Multi-objective optimization of stochastic disassembly line balancing with station paralleling

•We focus on stochastic disassembly line balancing problem with station paralleling.•The problem is defined using an AND/OR Graph of the product to obtain disassembly tasks and precedence relations among them.•A genetic algorithm (GA) is proposed to obtain Pareto-optimal solutions.•Effectiveness is compared with goal programming (GP) and a heuristic approach (HA).•The results show that GA is an effective and efficient solution algorithm.

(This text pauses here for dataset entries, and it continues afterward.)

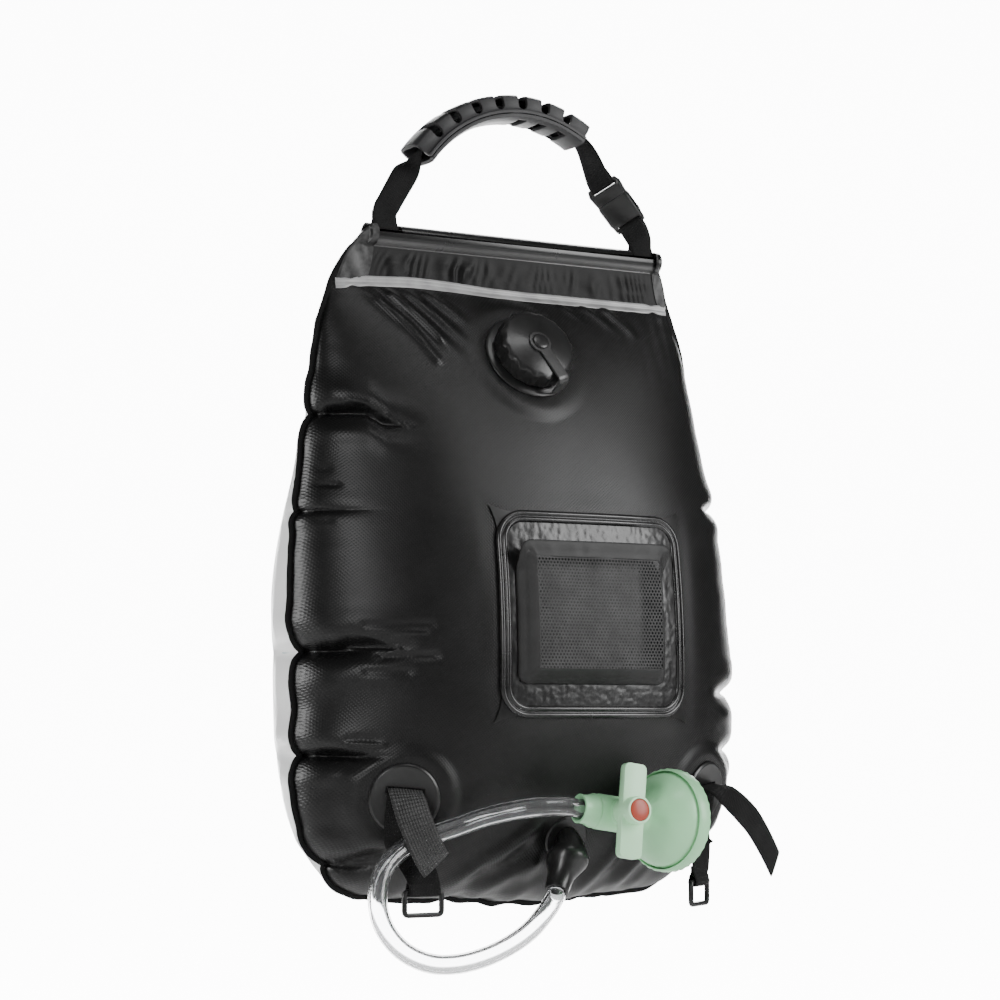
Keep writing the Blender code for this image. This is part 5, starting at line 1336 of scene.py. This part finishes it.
def shoulder(side):
    """The clear corner that closes one end of the sleeve over the bag's shoulder."""
    outer = shoulder_outer
    if side > 0:
        outer = [(0.1242 + (across - 0.1242) * 0.47, drop) for across, drop in outer]
    steps, count = 10, 8
    last = len(outer) - 1
    points = []
    for facing in (-1, 1):
        for index in range(last * count + 1):
            low, high = index // count, min(index // count + 1, last)
            t = index % count / count
            far, near = ([line[low][k] * (1 - t) + line[high][k] * t for k in (0, 1)]
                         for line in (outer, shoulder_inner))
            for step in range(steps + 1):
                u = step / steps
                across, drop = (start * (1 - u) + end * u for start, end in zip(near, far))
                round_rod = math.sqrt(max(0.0086 ** 2 - (drop - rod_drop) ** 2, 0))
                closed = ease(1 - (across - 0.1245) / (0.013 if side < 0 else 0.009))
                depth = 0.002 + round_rod * closed * (1 if drop < 0.1075 else closed)
                wrinkle = 0.0009 * wavy(across * 150 + drop * 90, 4.4) * ease(u * 3) * ease((1 - u) * 3)
                points.append(Vector((side * across, facing * (depth + wrinkle), -drop)))
    rows, size = last * count + 1, steps + 1
    block = rows * size
    faces = quads(rows, size) + quads(rows, size, base=block)
    for row in range(rows - 1):
        a = row * size + steps
        faces.append((a, a + size, block + a + size, block + a))
    for a in range((rows - 1) * size, rows * size - 1):
        faces.append((a, a + 1, block + a + 1, block + a))
    item = piece("shoulder_left" if side < 0 else "shoulder_right", points, faces, "shoulder_film", "bag")
    face_outwards(item.data)


# Grip

def grip_ring(frame):
    """One section of the wrap: a thin C round the strap whose edges meet as two flanges."""
    edge = grip_half_width + grip_flange
    outer = (
        (edge, -0.003), (0.0155, -0.0025), (0.0147, -0.0008), (0.0145, 0.004), (0.0136, 0.0078),
        (0.0112, 0.0097), (0.007, 0.0103), (0.0, 0.0104), (-0.007, 0.0103), (-0.0112, 0.0095),
        (-0.0138, 0.007), (-0.0145, 0.003), (-0.0145, -0.002), (-0.0136, -0.0062), (-0.011, -0.0085),
        (-0.006, -0.0093), (0.0, -0.0095), (0.007, -0.0095), (0.012, -0.0092), (0.015, -0.0085),
        (edge, -0.0079),
    )
    inner = (
        (edge, -0.0057), (0.0148, -0.0057), (0.0118, -0.0064), (0.008, -0.0068), (-0.008, -0.0066),
        (-0.0112, -0.0045), (-0.0119, 0.001), (-0.0112, 0.0058), (-0.008, 0.0074), (0.008, 0.0075),
        (0.0112, 0.0058), (0.0119, 0.0005), (0.0126, -0.0036), (0.015, -0.005), (edge, -0.0051),
    )
    return [frame @ Vector((x, -y if y > -0.004 else -y * 1.2 - 0.0008, 0)) for x, y in outer + inner]


def slot_cutter(angle, low, high, near, far):
    """A slot across the arch with round ends, as a hidden tool."""
    frame = arch_frame(angle)
    half = slot_width / 2
    outline = []
    for step in range(9):
        turn = math.pi + math.pi * step / 8
        outline.append((half * math.cos(turn), low + half + half * math.sin(turn)))
    outline += [(half, high), (-half, high)]
    points = [frame @ Vector((x, -y, z)) for x in (near, far) for z, y in outline]
    size = len(outline)
    mesh = make_mesh("slot_tool", points, [
        tuple(range(size)), tuple(range(size, 2 * size))[::-1], *quads(2, size, True)])
    face_outwards(mesh)
    return mesh


def grip():
    """The ribbed wrap: round-ended slots over its top and front, and under its right end."""
    whole = grip_left_angle + grip_right_angle
    steps = 96
    points = []
    for index in range(steps + 1):
        points += grip_ring(arch_frame(-grip_left_angle + whole * index / steps))
    size = len(points) // (steps + 1)
    faces = [tuple(range(size))[::-1], tuple(range(steps * size, len(points)))] + quads(steps + 1, size, True)
    item = piece("grip", points, faces, "grip_rubber", "handle", ["grip_shell"])
    face_outwards(item.data)
    tools = []
    for index in range(rib_count - 1):
        angle = -grip_left_angle + whole * (index + 1) / rib_count
        cutters = [slot_cutter(angle, -0.0018, 0.016, -0.0105, 0.02)]
        if index >= first_low_slot:
            cutters.append(slot_cutter(angle, -0.016, -0.0068, -0.012, 0.0128))
        for mesh in cutters:
            tools.append(add_object("slot_tool", mesh))
            change = item.modifiers.new("slot", "BOOLEAN")
            change.operation, change.solver, change.object = "DIFFERENCE", "EXACT", tools[-1]
    item.data = applied(item)
    for tool in tools:
        bpy.data.objects.remove(tool)
    soften(item.data, 0.0006)
    dress(item, "grip_rubber")


def soften(mesh, rounding):
    """Round a mesh's sharp edges and smooth the rest."""
    made = bmesh.new()
    made.from_mesh(mesh)
    bmesh.ops.remove_doubles(made, verts=made.verts, dist=0.00001)
    bmesh.ops.dissolve_limit(
        made, angle_limit=math.radians(1.5), verts=made.verts, edges=made.edges, delimit={"SHARP"})
    made.normal_update()
    edges = [edge for edge in made.edges if edge.is_manifold and edge.calc_face_angle(0) > math.radians(38)]
    bmesh.ops.bevel(
        made, geom=edges, offset=rounding, segments=2, profile=0.6, affect="EDGES", clamp_overlap=True)
    made.to_mesh(mesh)
    made.free()
    mesh.shade_smooth()
    mesh.set_sharp_from_angle(angle=math.radians(34))


# Building

def build_bag():
    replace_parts(film_panel("front_film", True, "black_film", 210), "front_panel")
    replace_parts(film_panel("back_film", False, "milky_film", 130), "back_panel")
    for build in (water_body, weld_band, vinyl_sheet, vinyl_bead, binding, net):
        build()
    shoulder(-1)
    shoulder(1)


def build_straps():
    handle_strap()
    tab_strap()
    ring_strap("ring_strap_left", -1, "ring_webbing_left")
    ring_strap("ring_strap_right", 1, "ring_webbing_right")
    hose_strap("strap_over_hose", -1, hose_strap_left_route, (0.76, 0.46, -0.45), "hose_strap_left")
    hose_strap("strap_free", 1, hose_strap_right_route, (0.8, 0.55, -0.25), "hose_strap_right")


# How much each fitting's sharp edges are rounded
roundings = {
    0.0003: ("buckle_prong_front", "buckle_prong_rear", "rod_sleeve", "lever_button", "head_ring"),
    0.0004: ("fill_port", "cap_tether", "anchor_patch_left", "anchor_patch_right", "outlet_boot",
             "hose_collar", "head_shell"),
    0.0005: ("buckle_male", "buckle_female", "fill_cap", "anchor_ring_left", "anchor_ring_right",
             "valve_body"),
    0.0008: ("valve_lever",),
}


def build_fittings():
    for rounding, names in roundings.items():
        for name in names:
            refined(name, "tether_plastic" if name == "cap_tether" else finishes[name], rounding)
    grip()


finishes = {row["node"]: row["material_slot"] for row in frame["record"]["subparts"]}


def main():
    looks.update(make_materials())
    make_camera()
    hose()
    make_light()
    make_backdrop()
    for name, item in nodes.items():
        item.data.materials.clear()
        item.data.materials.append(looks[finishes[name]])
    build_bag()
    build_straps()
    build_fittings()


main()
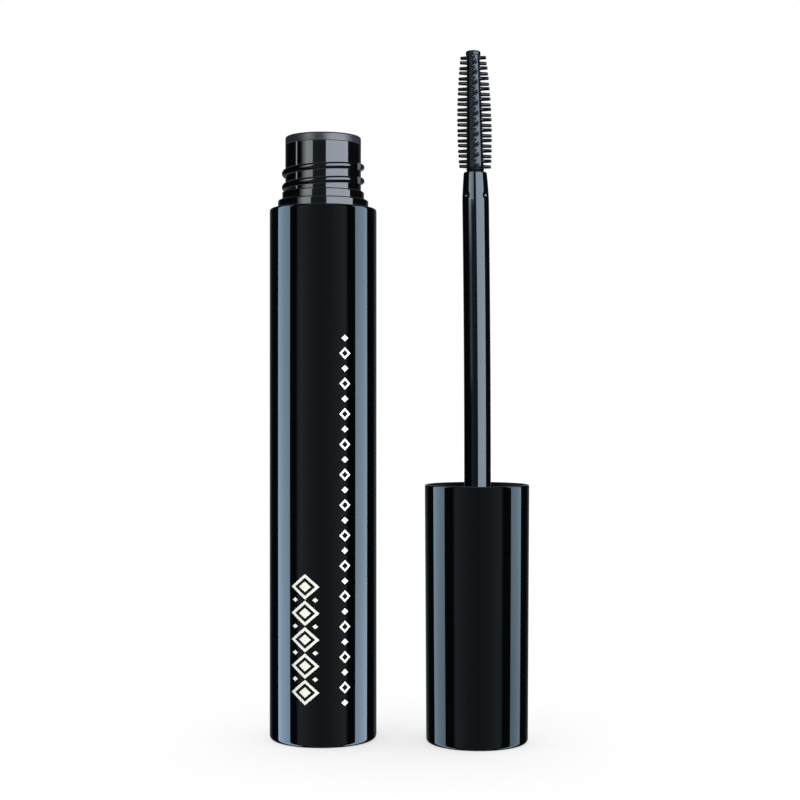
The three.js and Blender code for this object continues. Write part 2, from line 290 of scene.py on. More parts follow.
@dataclass(frozen=True)
class ScrewLine:
    """The centre line of a right-handed thread ridge that sinks into its wall at both ends.

    A point at share t of its length lies at the angle start + 360 t turns and at the height
    start_height + pitch t turns. Its distance from the axis is the radius, moved by `sink` where
    the share is within `runout` of an end.
    """

    radius: float
    pitch: float
    turns: float
    start_deg: float
    start_height: float
    sink: float
    runout: float

    def points(self, share: np.ndarray, axis: np.ndarray) -> tuple[np.ndarray, np.ndarray]:
        """Works out the line and the outward directions along it.

        Args:
            share: the shares of the length, from 0 to 1.
            axis: the axis's place in X and Y.

        Returns:
            The points and the outward unit vectors, each n by 3.
        """
        angle = np.radians(self.start_deg) + 2 * np.pi * self.turns * share
        shown = np.clip(np.minimum(share, 1 - share) / self.runout, 0, 1)
        radius = self.radius - self.sink * (1 - shown)
        out = np.stack([np.sin(angle), -np.cos(angle), 0 * angle], axis=1)
        place = np.array([axis[0], axis[1], self.start_height])
        rise = np.outer(self.pitch * self.turns * share, [0, 0, 1])
        return place + radius[:, None] * out + rise, out


# ---------------------------------------------------------------- finishes


class Graph:
    """The node tree of a material, a light or the world, built node by node."""

    def __init__(self, tree: bpy.types.NodeTree) -> None:
        """Starts on a tree."""
        self.tree = tree

    def add(self, kind: str, **inputs: object) -> bpy.types.Node:
        """Adds a node.

        Args:
            kind: Blender's name for the node's type.
            inputs: the values, or the sockets to link, by input name with _ for a space.

        Returns:
            The node.
        """
        node = self.tree.nodes.new(kind)
        self.set(node, **inputs)
        return node

    def set(self, node: bpy.types.Node, **inputs: object) -> None:
        """Gives a node's inputs their constants, or links sockets to them.

        Args:
            node: the node.
            inputs: the values or the sockets, by input name with _ for a space.
        """
        for name, value in inputs.items():
            self.put(node.inputs[name.replace("_", " ")], value)

    def put(self, socket: Socket, value: object) -> None:
        """Gives an input a constant, or links a socket to it."""
        if isinstance(value, Socket):
            self.tree.links.new(value, socket)
        else:
            socket.default_value = value

    def math(self, operation: str, *terms: object) -> Socket:
        """Adds a Math node.

        Args:
            operation: Blender's name for the operation.
            terms: its inputs in order, each a number or a socket.

        Returns:
            The result.
        """
        node = self.tree.nodes.new("ShaderNodeMath")
        node.operation = operation
        for socket, term in zip(node.inputs, terms):
            self.put(socket, term)
        return node.outputs[0]

    def between(self, value: Socket, start: float, end: float, low: float, high: float) -> Socket:
        """Turns a value from start to end into one from low to high."""
        limits = {"From Min": start, "From Max": end, "To Min": low, "To Max": high}
        return self.add("ShaderNodeMapRange", Value=value, **limits).outputs["Result"]


@dataclass(frozen=True)
class Grain:
    """A noise: the size of its blotches in millimetres, its octaves, and its stretch along Z."""

    size: float
    detail: float
    stretch: float = 1.0


class Skin(Graph):
    """A material's tree: one Principled shader and the noises that vary it."""

    def __init__(self, name: str) -> None:
        """Starts a material.

        Args:
            name: the material's name.
        """
        self.material = bpy.data.materials.new(name)
        self.material.use_nodes = True
        super().__init__(self.material.node_tree)
        self.shader = self.tree.nodes["Principled BSDF"]
        self.place = self.add("ShaderNodeTexCoord").outputs["Object"]

    def noise(self, grain: Grain) -> Socket:
        """Adds a noise, whose value lies about 0.5.

        Args:
            grain: its size, octaves and stretch.

        Returns:
            The noise's value.
        """
        mapped = self.add("ShaderNodeMapping", Vector=self.place, Scale=(1, 1, 1 / grain.stretch))
        pattern = {"Scale": 1 / (grain.size * MM), "Detail": grain.detail}
        return self.add("ShaderNodeTexNoise", Vector=mapped.outputs["Vector"], **pattern).outputs["Fac"]

    def mixed(self, factor: Socket, first: Colour, second: Colour) -> Socket:
        """Mixes two colours.

        Args:
            factor: the second colour's share.
            first: the colour at 0.
            second: the colour at 1.

        Returns:
            The mixed colour.
        """
        node = self.tree.nodes.new("ShaderNodeMix")
        node.data_type = "RGBA"
        self.set(node, Factor=factor, A=(*first, 1), B=(*second, 1))
        return next(s for s in node.outputs if s.type == "RGBA")


@dataclass(frozen=True)
class Finish:
    """A finish whose tone, gloss and relief each follow a noise, by default the tone's.

    The colour goes from `tones[0]` to `tones[1]` times itself, and the roughness from `wear[0]` to
    `wear[1]` above its own value. The relief is `depth` millimetres deep.
    """

    name: str
    colour: Colour
    roughness: float
    tone: Grain
    tones: Pair
    wear: Pair
    depth: float
    gloss: Grain | None = None
    relief: Grain | None = None
    ior: float = 1.5
    specular: float = 0.5
    sheen: float = 0.0

    def material(self) -> bpy.types.Material:
        """Makes the material.

        Returns:
            A Principled shader varied by the three noises.
        """
        skin = Skin(self.name)
        low, high = (tuple(min(1.0, part * factor) for part in self.colour) for factor in self.tones)
        wear = [self.roughness + change for change in self.wear]
        tone, gloss, relief = (skin.noise(g or self.tone) for g in (self.tone, self.gloss, self.relief))
        bump = skin.add("ShaderNodeBump", Height=relief, Distance=self.depth * MM)
        skin.set(
            skin.shader,
            Base_Color=skin.mixed(tone, low, high),
            Roughness=skin.between(gloss, 0.3, 0.7, *wear),
            Normal=bump.outputs["Normal"],
            IOR=self.ior,
            Specular_IOR_Level=self.specular,
            Sheen_Weight=self.sheen,
        )
        return skin.material


@dataclass(frozen=True)
class MouldedGloss(Finish):
    """Polished injection-moulded plastic: a faint flow in the skin, and wiping marks in the gloss."""

    tone: Grain = Grain(6.0, 2.0, 5.0)
    gloss: Grain = Grain(2.2, 5.0, 3.0)
    tones: Pair = (1.0, 1.6)
    wear: Pair = (0.0, 0.03)
    depth: float = 0.0008


@dataclass(frozen=True)
class MouldedSatin(Finish):
    """Plastic from a spark-eroded mould: a fine even grain, and slightly paler worn patches."""

    tone: Grain = Grain(1.8, 4.0)
    relief: Grain = Grain(0.12, 2.0)
    tones: Pair = (1.0, 1.5)
    wear: Pair = (-0.05, 0.06)
    depth: float = 0.006


@dataclass(frozen=True)
class SoftElastomer(Finish):
    """Moulded thermoplastic rubber: a silky skin with a pale bloom and a very fine grain."""

    tone: Grain = Grain(0.9, 4.0)
    relief: Grain = Grain(0.07, 1.0)
    tones: Pair = (1.0, 1.8)
    wear: Pair = (-0.06, 0.08)
    depth: float = 0.0015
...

One of the major activities performed in product recovery is disassembly. Disassembly line is the most suitable setting to disassemble a product. Therefore, designing and balancing efficient disassembly systems are important to optimize the product recovery process. In this study, we deal with multi-objective optimization of a stochastic disassembly line balancing problem (DLBP) with station paralleling and propose a new genetic algorithm (GA) for solving this multi-objective optimization problem. The line balance and design costs objectives are simultaneously optimized by using an AND/OR Graph (AOG) of the product. The proposed GA is designed to generate Pareto-optimal solutions considering two different fitness evaluation approaches, repair algorithms and a diversification strategy. It is tested on 96 test problems that were generated using the benchmark problem generation scheme for problems defined on AOG as developed in literature. In addition, to validate the performance of the algorithm, a goal programming approach and a heuristic approach are presented and their results are compared with those obtained by using GA. Computational results show that GA can be considered as an effective and efficient solution algorithm for solving stochastic DLBP with station paralleling in terms of the solution quality and CPU time.